▶ Exercise aim:
Repeat exactly the lines from the start of the entries below through the line containing "return group([opened(slat) for". Omit the rest.
***** Dataset extract
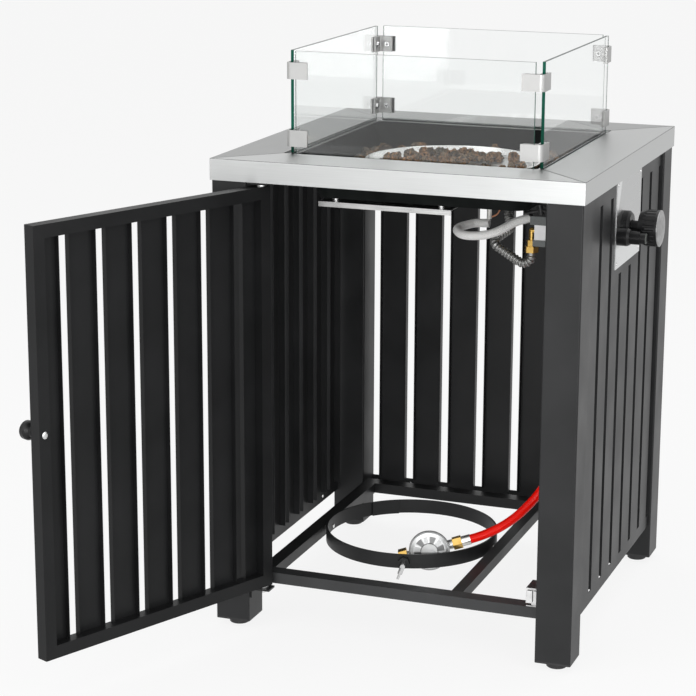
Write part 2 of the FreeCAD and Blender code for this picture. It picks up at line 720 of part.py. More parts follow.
def channel(x0, x1, y0, depth, sheet, z0, z1, left_flange=True, right_flange=True):
    """Upright slat: web at y0, flanges towards +Y."""
    slat = block(x0, x1, y0, y0 + sheet, z0, z1)
    if left_flange:
        slat = slat.fuse(block(x0, x0 + sheet, y0, y0 + depth, z0, z1))
    if right_flange:
        slat = slat.fuse(block(x1 - sheet, x1, y0, y0 + depth, z0, z1))
    return slat.removeSplitter()


def make_door_slats():
    web = DOOR_FACE + DOOR_SLAT_RECESS
    low = DOOR_BOTTOM + DOOR_TUBE
    high = DOOR_TOP - DOOR_TUBE
    pitch = DOOR_SLAT_WIDTH + DOOR_SLOT
    first = -pitch * (DOOR_SLAT_COUNT - 1) / 2
    slats = []
    for i in range(DOOR_SLAT_COUNT):
        centre = first + i * pitch
        slats.append(channel(centre - DOOR_SLAT_WIDTH / 2, centre + DOOR_SLAT_WIDTH / 2, web,
                             DOOR_SLAT_FLANGE, DOOR_WALL, low, high))
    stile = DOOR_HALF - DOOR_TUBE
    edge = -first + DOOR_SLAT_WIDTH / 2 + DOOR_SLOT
    slats.append(channel(edge, stile, web, DOOR_SLAT_FLANGE, DOOR_WALL, low, high, right_flange=False))
    slats.append(channel(-stile, -edge, web, DOOR_SLAT_FLANGE, DOOR_WALL, low, high, left_flange=False))
    return group([opened(slat) for slat in slats])


def make_door_handle():
    head = HANDLE_DIAMETER / 2
    waist = head * 0.6
    outline = [(0, 0), (waist + 1.5, 0), (waist, 4), (waist, 9), (head - 1.5, HANDLE_LENGTH * 0.5),
               (head, HANDLE_LENGTH * 0.6), (head, HANDLE_LENGTH - 3), (head - 3, HANDLE_LENGTH),
               (0, HANDLE_LENGTH)]
    seat = Vector(DOOR_HALF - DOOR_TUBE / 2, DOOR_FACE, HANDLE_HEIGHT)
    return opened(turned(outline, seat, Vector(0, -1, 0)))


def make_door_pins():
    radius = PIN_DIAMETER / 2
    collar = COLLAR_DIAMETER / 2
    length = TAB_GAP + TAB_THICKNESS + 6
    outline = [(0, 0), (collar, 0), (collar, TAB_GAP - REST_GAP), (radius, TAB_GAP - REST_GAP),
               (radius, length - 1), (radius - 1, length), (0, length)]
    lower = turned(outline, Vector(PIVOT_X, PIVOT_Y, DOOR_BOTTOM), DOWN)
    top_gap = TAB_GAP - 1
    outline = [(0, 0), (collar, 0), (collar, top_gap - REST_GAP), (radius, top_gap - REST_GAP),
               (radius, top_gap + TAB_THICKNESS + 2), (0, top_gap + TAB_THICKNESS + 2)]
    upper = turned(outline, Vector(PIVOT_X, PIVOT_Y, DOOR_TOP), UP)
    head = HANDLE_SCREW_DIAMETER / 2
    outline = [(0, 0), (head, 0), (head, 1), (head * 0.6, 2.2), (0, 2.6)]
    screw = turned(outline, Vector(DOOR_HALF - DOOR_TUBE / 2, DOOR_INSIDE, HANDLE_HEIGHT), Vector(0, 1, 0))
    return group([opened(lower), opened(upper), opened(screw)])


def make_hinge_brackets():
    y0 = PIVOT_Y - TAB_WIDTH / 2
    y1 = PIVOT_Y + TAB_WIDTH / 2
    brackets = []
    for z, away in ((DOOR_BOTTOM - TAB_GAP - TAB_THICKNESS, -1), (DOOR_TOP + TAB_GAP - 1, 1)):
        tab = block(-BAY, -BAY + TAB_REACH, y0, y1, z, z + TAB_THICKNESS)
        foot_bottom = z - TAB_FOOT if away < 0 else z
        foot = block(-BAY, -BAY + TAB_THICKNESS, y0, y1, foot_bottom, foot_bottom + TAB_FOOT + TAB_THICKNESS)
        bore = rod(PIN_DIAMETER + 2 * PIN_FIT, Vector(PIVOT_X, PIVOT_Y, z - 1),
                   Vector(PIVOT_X, PIVOT_Y, z + TAB_THICKNESS + 1))
        brackets.append(tab.fuse(foot).cut(bore).removeSplitter())
    return group(brackets)


def make_magnet_catch():
    x1 = BAY - 0.5
    x0 = x1 - CATCH_WIDTH
    front = DOOR_INSIDE + CATCH_GAP
    case_front = front + CATCH_POLE
    top = CATCH_BOTTOM + CATCH_HEIGHT
    case = block(x0, x1, case_front, case_front + CATCH_CASE, CATCH_BOTTOM, top)
    poles = [block(x0 + 3 + i * 10, x0 + 11 + i * 10, front, case_front, CATCH_BOTTOM + 3, top - 3)
             for i in range(2)]
    rail_front = -BAY - END_RAIL_DEPTH
    foot = block(x0, x1, rail_front + 2, -BAY - 2, RAIL_TOP, RAIL_TOP + BEAM_WALL)
    web = block(x0 + 8, x1 - 8, rail_front + 4, -BAY - 4, RAIL_TOP, CATCH_BOTTOM)
    return group([case, foot.fuse(web).removeSplitter()] + poles)


# Burner

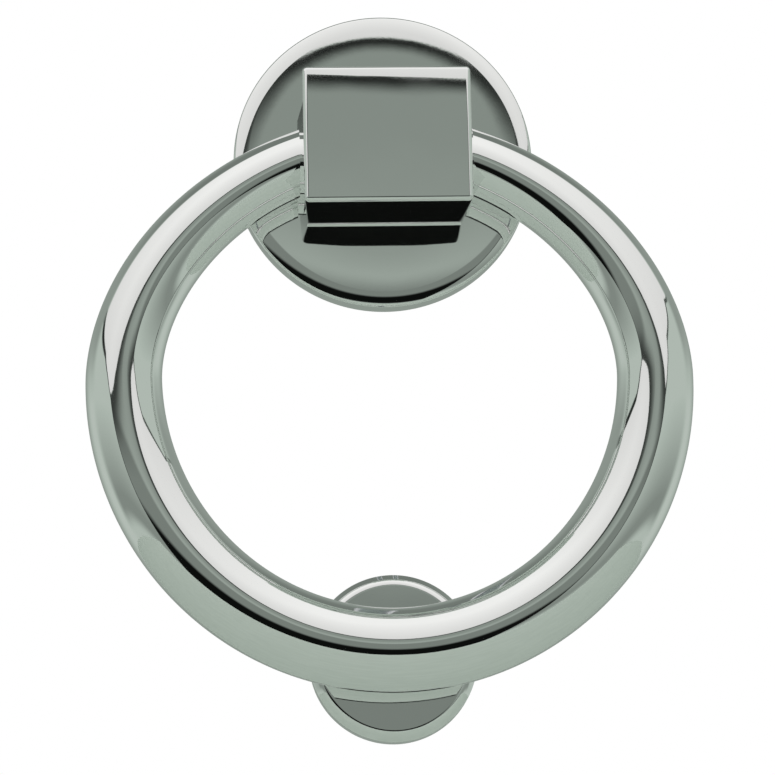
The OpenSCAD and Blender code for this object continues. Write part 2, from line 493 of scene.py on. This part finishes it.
**********
▶ Exercise output:
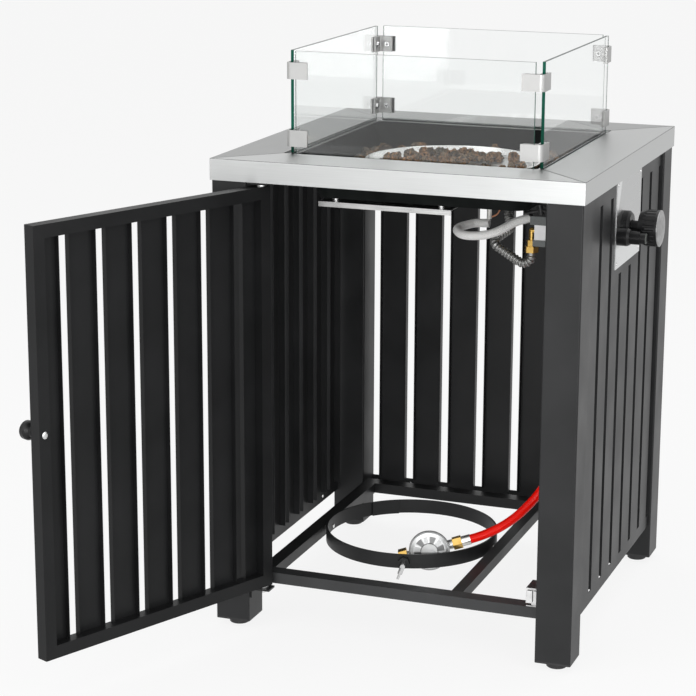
Write part 2 of the FreeCAD and Blender code for this picture. It picks up at line 720 of part.py. More parts follow.
def channel(x0, x1, y0, depth, sheet, z0, z1, left_flange=True, right_flange=True):
    """Upright slat: web at y0, flanges towards +Y."""
    slat = block(x0, x1, y0, y0 + sheet, z0, z1)
    if left_flange:
        slat = slat.fuse(block(x0, x0 + sheet, y0, y0 + depth, z0, z1))
    if right_flange:
        slat = slat.fuse(block(x1 - sheet, x1, y0, y0 + depth, z0, z1))
    return slat.removeSplitter()


def make_door_slats():
    web = DOOR_FACE + DOOR_SLAT_RECESS
    low = DOOR_BOTTOM + DOOR_TUBE
    high = DOOR_TOP - DOOR_TUBE
    pitch = DOOR_SLAT_WIDTH + DOOR_SLOT
    first = -pitch * (DOOR_SLAT_COUNT - 1) / 2
    slats = []
    for i in range(DOOR_SLAT_COUNT):
        centre = first + i * pitch
        slats.append(channel(centre - DOOR_SLAT_WIDTH / 2, centre + DOOR_SLAT_WIDTH / 2, web,
                             DOOR_SLAT_FLANGE, DOOR_WALL, low, high))
    stile = DOOR_HALF - DOOR_TUBE
    edge = -first + DOOR_SLAT_WIDTH / 2 + DOOR_SLOT
    slats.append(channel(edge, stile, web, DOOR_SLAT_FLANGE, DOOR_WALL, low, high, right_flange=False))
    slats.append(channel(-stile, -edge, web, DOOR_SLAT_FLANGE, DOOR_WALL, low, high, left_flange=False))
    return group([opened(slat) for slat in slats])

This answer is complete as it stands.